Zu den wenigen Regisseuren, denen es immer mal wieder gelingt, mit originären Geschichten bei der Kritik und an den Kinokassen Erfolge zu verzeichnen, gehört auch Christopher Nolan. Der Trailer zu seinem Film „Tenet“, einem Agenten-Thriller mit Zeitreise-Elementen, lässt immerhin hoffen, dass sich die Risikobereitschaft von Warner Bros., die im kommenden Jahr auch Denis Villeneuves „Dune“ in die Kinos bringen (wohl eher eine Neuverfilmung von Frank Herberts Science-Fiction-Roman als ein David-Lynch-Remake), auszahlt.

Ein anderer Fixpunkt im kommenden Kinojahr ist zweifellos der 25. Bond-Film „Keine Zeit zu sterben“ – vermutlich auch der endgültig letzte Film mit Daniel Craig, bevor Idris Elba hoffentlich doch die Rolle des berühmtesten Geheimagenten der Welt antritt. James Bonds Agentensignatur 007 übernimmt zur Einstimmung schon mal die afrobritische Schauspielerin Lashana Lynch.

Alles neu bei der Berlinale

Wohin die Zukunft des Kinos führt, fragt man sich in diesem Jahr auch in Berlin, wo die Berlinale zu ihrem 70. Jubiläum gleich mit zwei Neuheiten aufwartet. Mit Carlo Chatrian und Mariette Rissenbeek wird am Potsdamer Platz die Doppelspitze eingeführt, außerdem findet die Berlinale 2020 nach der Oscar-Verleihung statt – wodurch das ohnehin überschaubare Interesse Hollywoods wohl weiter schwinden wird.

Neu-Berliner Chatrian hat in seiner Funktion als künstlerischer Leiter den notorisch innovationsskeptischen Berlinern, die sich aber mit jedem noch so abwegigen Behelfskonstrukt tapfer zu arrangieren verstehen (Hassliebe ist in dieser Stadt ein Überlebensmodus), vorab schon mal eine Glitzerdiät verordnet: Die Berlinale sei keine „Glamourmaschine“, erklärte er kürzlich in Berlins einzigem Boulevardblatt.

Hoffentlich unterschätzt Chatrian da nicht die Klientel des größten Publikumsfestivals. Die interessanten Filme aus Hollywood ließen sich in den vergangenen Jahren zwar an einer Hand abzählen, aber auch das Schöne, Gute, Wahrhaftige des Kinos braucht eine glänzende Projektionsfläche.

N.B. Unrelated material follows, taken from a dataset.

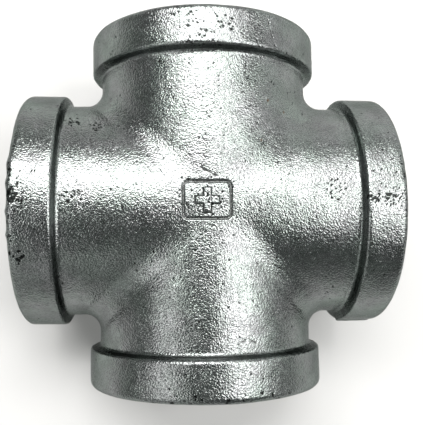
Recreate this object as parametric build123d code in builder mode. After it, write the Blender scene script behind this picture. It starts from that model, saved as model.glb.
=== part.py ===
"""Pipe cross, 2 in, class 150, hot-dip galvanised malleable iron with banded ends and NPT ports.

The frame's origin is where the four port axes cross. The ports face +X, +Y, -X and -Y, and +Z is up
when the fitting lies on its bands. Sizes are in mm and are measured over the zinc.
"""

import os
from math import atan, degrees, radians, sqrt, tan

from build123d import *

# Outside of the body
CENTRE_TO_END = 57.15
NECK_RADIUS = 34.55
BAND_RADIUS = 37.65
BAND_WIDTH = 11.9
SHOULDER_RUN = 0.95
CROTCH_RADIUS = 5.5
RIM_ROUND = 1.7
BAND_EDGE_ROUND = 0.9
NECK_ROOT_ROUND = 1.3

# Zinc layer, and the hollow inside it
ZINC = 0.1
CHAMBER_RADIUS = 30.3
COLLAR_LENGTH = 20.5
CHAMBER_END = CENTRE_TO_END - COLLAR_LENGTH

# Tapped ports: 2 in - 11.5 NPT. Depths run inwards from the end face, and the major radius and the
# bore radius are those at the end face.
THREAD_PITCH = 25.4 / 11.5
THREAD_MAJOR_RADIUS = 30.046
THREAD_TAPER = 1 / 32
FLANK_SLOPE = tan(radians(30))
ROOT_TRUNCATION = 0.033 * THREAD_PITCH
CUTTER_HEIGHT = 0.8 * THREAD_PITCH
GROOVE_DEPTH = 17.9
GROOVE_OVERRUN = 1.2
BORE_DEPTH = 19.05
BORE_RADIUS = 28.28
LAND_RADIUS = 28.18
CHAMFER_RADIUS = 30.7
OVERCUT = 1.0

# Cast mark: a sunk outline with a plus sign inside it
MARK_CENTRE = (-1.3, 0)
MARK_SIZE = (14.8, 11.8)
MARK_CORNER = 2.0
MARK_LINE = 1.1
MARK_DEPTH = 0.55
PLUS_SPAN = 7.0
PLUS_STROKE = 2.2
PLUS_HEIGHT = 0.35

REACH = 2 * CENTRE_TO_END


def arm(skin):
    """One neck and band along +X, cut back to the sector between its two crotch fillets."""
    neck = NECK_RADIUS + skin
    band = BAND_RADIUS + skin
    end = CENTRE_TO_END + skin
    band_start = CENTRE_TO_END - BAND_WIDTH - skin
    sector_slope = neck / (NECK_RADIUS + CROTCH_RADIUS)
    with BuildPart() as piece:
        with BuildSketch(Plane.XZ):
            with BuildLine():
                FilletPolyline(
                    (0, 0),
                    (0, neck),
                    (band_start - SHOULDER_RUN, neck),
                    (band_start, band),
                    (end, band),
                    (end, 0),
                    radius=(0, 0, NECK_ROOT_ROUND - skin, BAND_EDGE_ROUND + skin, RIM_ROUND + skin, 0),
                    close=True,
                )
            make_face()
        revolve(axis=Axis.X)
        with BuildSketch(Plane.XY.offset(-band)):
            with BuildLine():
                Polyline((0, 0), (REACH, REACH * sector_slope), (REACH, -REACH * sector_slope), close=True)
            make_face()
        extrude(amount=2 * band, mode=Mode.INTERSECT)
    return piece.part


def crotch_patch(skin, side):
    """A quarter of one crotch fillet: every level section is the same arc, scaled to the neck's width."""
    neck = NECK_RADIUS + skin
    start = (NECK_RADIUS + CROTCH_RADIUS) / neck
    half = sqrt(0.5)
    levels = [(neck, 0, 1), (neck, side * neck, half), (0, side * neck, 1)]
    arc = [(start, 1, 1), (1, 1, half), (1, start, 1)]
    points = [[(width * x, width * y, z) for x, y, _ in arc] for width, z, _ in levels]
    weights = [[level * along for _, _, along in arc] for _, _, level in levels]
    return Face.make_bezier_surface(points, weights)


def crotch(skin):
    """The wedge of metal between the +X and +Y arms, faced with its fillet."""
    neck = NECK_RADIUS + skin
    patches = [crotch_patch(skin, side) for side in (1, -1)]
    spine = Edge.make_line((0, 0, neck), (0, 0, -neck))
    rims = [patch.edges().sort_by(SortBy.LENGTH)[-2:].sort_by(Axis.Y) for patch in patches]
    sides = [Face(Wire([upper, lower, spine])) for upper, lower in zip(*rims)]
    return Solid(Shell(patches + sides))


def mark_outline(skin):
    """The sunk outline of the cast mark, wider and deeper under the zinc."""
    with BuildPart() as groove:
        with BuildSketch(Plane.XY.offset(NECK_RADIUS - MARK_DEPTH + skin)):
            with Locations(MARK_CENTRE):
                RectangleRounded(MARK_SIZE[0] - 2 * skin, MARK_SIZE[1] - 2 * skin, MARK_CORNER - skin)
                RectangleRounded(
                    MARK_SIZE[0] - 2 * MARK_LINE + 2 * skin,
                    MARK_SIZE[1] - 2 * MARK_LINE + 2 * skin,
                    MARK_CORNER - MARK_LINE + skin,
                    mode=Mode.SUBTRACT,
                )
        extrude(amount=2 * MARK_DEPTH)
    return groove.part


def mark_plus(skin):
    """The raised plus sign inside the outline."""
    with BuildPart() as plus:
        with BuildSketch(Plane.XY.offset(NECK_RADIUS - MARK_DEPTH)):
            with Locations(MARK_CENTRE):
                Rectangle(PLUS_SPAN + 2 * skin, PLUS_STROKE + 2 * skin)
                Rectangle(PLUS_STROKE + 2 * skin, PLUS_SPAN + 2 * skin)
        extrude(amount=MARK_DEPTH + PLUS_HEIGHT + skin)
    return plus.part


def outside(skin):
    """The whole outside as one solid, grown by skin from the nominal surface over the zinc."""
    with BuildPart() as body:
        with PolarLocations(0, 4):
            add(arm(skin))
            add(crotch(skin))
        add(mark_outline(skin), mode=Mode.SUBTRACT)
        add(mark_plus(skin))
    return body.part


def chamber(skin):
    """The cored hollow: two crossing cylinders that stop at the port collars."""
    with BuildPart() as hollow:
        for axis_plane in (Plane.XZ, Plane.YZ):
            with BuildSketch(axis_plane):
                Circle(CHAMBER_RADIUS + skin)
            extrude(amount=CHAMBER_END + skin, both=True)
    return hollow.part


def port_bore():
    """What drilling and chamfering remove from the +X port."""
    face = CENTRE_TO_END
    land_end = face - BORE_DEPTH
    with BuildPart() as bore:
        with BuildSketch(Plane.XZ):
            with BuildLine():
                Polyline(
                    (CHAMBER_END - OVERCUT, 0),
                    (CHAMBER_END - OVERCUT, LAND_RADIUS),
                    (land_end, LAND_RADIUS),
                    (land_end, BORE_RADIUS),
                    (face - (CHAMFER_RADIUS - BORE_RADIUS), BORE_RADIUS),
                    (face + OVERCUT, CHAMFER_RADIUS + OVERCUT),
                    (face + OVERCUT, 0),
                    close=True,
                )
            make_face()
        revolve(axis=Axis.X)
    return bore.part


def thread_groove():
    """The helical groove that the taper tap cuts in the +X port, from its inner end to just past the face."""
    root = THREAD_MAJOR_RADIUS - GROOVE_DEPTH * THREAD_TAPER
    crest_depth = CUTTER_HEIGHT - ROOT_TRUNCATION
    root_half = ROOT_TRUNCATION * FLANK_SLOPE
    crest_half = CUTTER_HEIGHT * FLANK_SLOPE
    with BuildPart() as groove:
        with BuildLine() as path:
            Helix(
                THREAD_PITCH,
                GROOVE_DEPTH + GROOVE_OVERRUN,
                root,
                center=(CENTRE_TO_END - GROOVE_DEPTH, 0, 0),
                direction=(1, 0, 0),
                cone_angle=degrees(atan(THREAD_TAPER)),
            )
        start = path.line @ 0
        outward = Vector(0, start.Y, start.Z).normalized()
        with BuildSketch(Plane(start, x_dir=outward, z_dir=path.line % 0)):
            with BuildLine():
                Polyline(
                    (0, root_half),
                    (0, -root_half),
                    (-crest_depth, -crest_half),
                    (-crest_depth, crest_half),
                    close=True,
                )
            make_face()
        sweep(is_frenet=True)
    return groove.part


with BuildPart() as iron_casting:
    add(outside(-ZINC))
    add(chamber(ZINC), mode=Mode.SUBTRACT)
    with PolarLocations(0, 4):
        add(port_bore(), mode=Mode.SUBTRACT)
        add(thread_groove(), mode=Mode.SUBTRACT)

# The ports are bored and tapped after dipping, so the outer and the inner zinc don't meet
with BuildPart() as zinc_jacket:
    add(outside(0))
    add(outside(-ZINC), mode=Mode.SUBTRACT)
    with PolarLocations(0, 4):
        add(port_bore(), mode=Mode.SUBTRACT)

with BuildPart() as zinc_lining:
    add(chamber(ZINC))
    add(chamber(0), mode=Mode.SUBTRACT)
    with PolarLocations(0, 4):
        add(port_bore(), mode=Mode.SUBTRACT)

iron_casting.part.label = "iron_casting"
zinc_jacket.part.label = "zinc_jacket"
zinc_lining.part.label = "zinc_lining"

os.makedirs("parts", exist_ok=True)
export_step(iron_casting.part, "parts/iron_casting.step")
export_step(zinc_jacket.part, "parts/zinc_jacket.step")
export_step(zinc_lining.part, "parts/zinc_lining.step")
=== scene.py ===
"""Looks of the galvanised pipe cross: cast zinc skin, bare tapped ports, a pale floor and soft light."""

import math

import bpy
import numpy as np
from mathutils import Matrix, Vector


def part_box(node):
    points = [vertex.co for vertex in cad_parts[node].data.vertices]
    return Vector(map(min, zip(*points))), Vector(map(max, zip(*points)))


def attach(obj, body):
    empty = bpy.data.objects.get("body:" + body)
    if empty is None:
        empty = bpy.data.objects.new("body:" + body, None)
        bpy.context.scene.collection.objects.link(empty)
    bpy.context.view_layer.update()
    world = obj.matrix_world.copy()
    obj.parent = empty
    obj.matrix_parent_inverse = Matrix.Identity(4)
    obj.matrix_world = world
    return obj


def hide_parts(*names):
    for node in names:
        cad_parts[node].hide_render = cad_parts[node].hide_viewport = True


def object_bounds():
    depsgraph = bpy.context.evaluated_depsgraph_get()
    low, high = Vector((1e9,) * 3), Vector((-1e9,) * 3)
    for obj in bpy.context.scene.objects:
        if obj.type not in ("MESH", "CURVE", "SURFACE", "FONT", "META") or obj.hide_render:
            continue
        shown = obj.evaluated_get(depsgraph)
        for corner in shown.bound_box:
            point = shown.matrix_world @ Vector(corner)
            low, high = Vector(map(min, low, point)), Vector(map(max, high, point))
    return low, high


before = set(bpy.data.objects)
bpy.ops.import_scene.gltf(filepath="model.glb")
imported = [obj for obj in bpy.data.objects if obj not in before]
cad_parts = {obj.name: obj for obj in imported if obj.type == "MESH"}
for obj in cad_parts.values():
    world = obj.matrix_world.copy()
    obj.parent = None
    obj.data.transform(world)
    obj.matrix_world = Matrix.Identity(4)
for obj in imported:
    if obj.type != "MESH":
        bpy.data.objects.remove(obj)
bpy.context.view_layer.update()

# The CAD's sizes in mm: from the frame where a box shows them, repeated where none does
MM = 0.001
ZINC = 0.1
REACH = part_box("zinc_jacket")[1].x / MM
BAND_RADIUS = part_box("zinc_jacket")[1].z / MM
CHAMBER_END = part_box("zinc_lining")[1].x / MM - ZINC
CHAMBER_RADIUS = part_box("zinc_lining")[1].z / MM - ZINC
NECK_RADIUS = 34.55
BAND_WIDTH = 11.9
SHOULDER_RUN = 0.95
CROTCH_RADIUS = 5.5
ROOT_ROUND = 1.3
EDGE_ROUND = 0.9
RIM_ROUND = 1.7
CHAMFER_RADIUS = 30.7
LAND_RADIUS = 28.18

# The cast mark in mm: a sunk outline with a plus sign in its field. The groove stops just above the
# iron's. Each soft edge runs between two distances from its shape, and the painted shade in the groove
# between two strengths of its outline. The groove and the foot of the plus are darkened with painted shade.
MARK_CENTRE = (-1.3, 0.0)
MARK_SIZE = (14.8, 11.8)
MARK_CORNER = 2.0
MARK_LINE = 1.1
MARK_DEPTH = 0.5
MARK_FLOOR = NECK_RADIUS - 0.59
FIELD_DEPTH = 0.12
PLUS_SPAN = 7.0
PLUS_STROKE = 2.2
PLUS_HEIGHT = 0.45
LINE_EDGE = (0.05, 0.7)
PLUS_EDGE = (-0.3, 0.3)
FIELD_EDGE = (0.2, 0.8)
FOOT_EDGE = (0.1, 0.7)
# Painted shade: near-black colour in the mark's groove and around the foot of the plus, where shade falls
# in the recesses
GROOVE_PAINTED_SHADE_EDGE = (0.3, 0.9)
GROOVE_PAINTED_SHADE = 0.5
FOOT_PAINTED_SHADE = 0.5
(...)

Berlin will sich nicht nur für Kinokarten die Beine in den Bauch stehen, sondern auch am roten Teppich für ein Selfie mit seinen Stars.

Streaming bleibt eine Herausforderung

Die Frage, welche Rolle Filmfestivals zukünftig in der überhitzten Aufmerksamkeitsökonomie spielen wollen, muss man sich allerdings auch in Cannes (Arthouse plus Glamour minus Netflix) und Venedig (Oscar-Rampe mit garantiertem Midas-Effekt, siehe auch dieses Jahr wieder mit „Joker“) stellen.

Ist das Prinzip „Exklusivität“ in Zeiten von Streamingflatrates überhaupt noch zeitgemäß? In Cannes lief der diesjährige Eröffnungsfilm „The Dead Don’t Die“ zeitgleich auf 600 Leinwänden in ganz Frankreich. Und will man wirklich durch einen sturen Netflix-Boykott eine ganze Generation nachwachsender Filmfans dem Kino entfremden?

Letztere Frage müssen sich auch die Kinobetreiber stellen. „Roma“, „The Irishman“ und „The Marriage Story“ haben erneut gezeigt, dass Kinos und Streamingportale keine Konkurrenten sind, sondern sich ergänzende Angebote. Mit Zwangsmaßnahmen wird kein Filmfan zurückgewonnen.

Es ist daher unerklärlich, einen Scorsese-Film nicht im Kino zu zeigen, was Netflix neuerdings ja anbietet. Der Widerstand wird ohnehin bröckeln, spätestens wenn in zwei Jahren die nächste Novelle des Filmfördergesetzes Netflix, nachdem die ebenfalls zum Einzahlen verdonnert wurden, offiziell als Akteur auf dem deutschen Kinomarkt anerkennt. Und so Tatsachen schafft.